Today, Cabellut is best known for her portraits, which include paintings of famous people such as Coco Chanel and Charlie Chaplin, but also anonymous subjects who some might consider ugly.
“I do not see ugly people,” says Cabellut. “I paint different people. I paint people in whom you need to find the real beauty behind the skin. I have a weakness for underdogs, and one part of me will always stay with them. What drives me is the portrait of the human being, of you, of me, of us.”
She puts her canvases through a lengthy chemical process to give them a rough and edgy texture and uses techniques that range from “17th-Century studio painting to street art”.

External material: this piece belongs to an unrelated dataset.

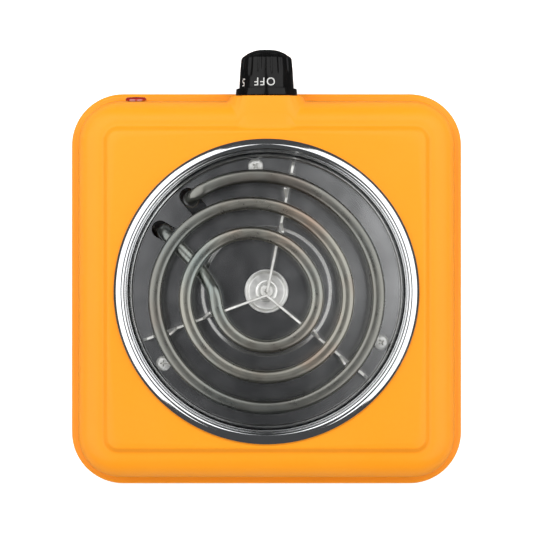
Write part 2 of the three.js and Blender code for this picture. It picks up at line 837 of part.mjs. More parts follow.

Some of her larger portraits are two metres high – and for a couple of years she had to be suspended from ropes to reach the top of them. She couldn’t stretch after she was involved in an accident in Paris – she was knocked over and injured by a police officer who was chasing a thief.
Although Cabellut has held solo exhibitions in London, Dubai and Seoul, she has yet to gain public recognition in her native Spain. Two shows in 2017 are aimed at remedying this: a retrospective at Barcelona’s Antonio Vila Casas foundation, and an exhibition at A Coruna’s contemporary art museum where her studio will be recreated.
“Of course, my roots are Spanish and I will always be Spanish. It is beautiful that the people from your home count on you and kiss you.”
As for her birth mother, Cabellut says she has forgiven her for abandoning her. She recalls once visiting her when the painter was a student but found it impossible to tell her how she felt.
And when she talks about her work, she refers back to her childhood on the streets of Barcelona. “I still feel like I am selling stars,” she says.” People are not buying just paint, canvas and resin – it’s the magic and emotion that is the spirit of art.”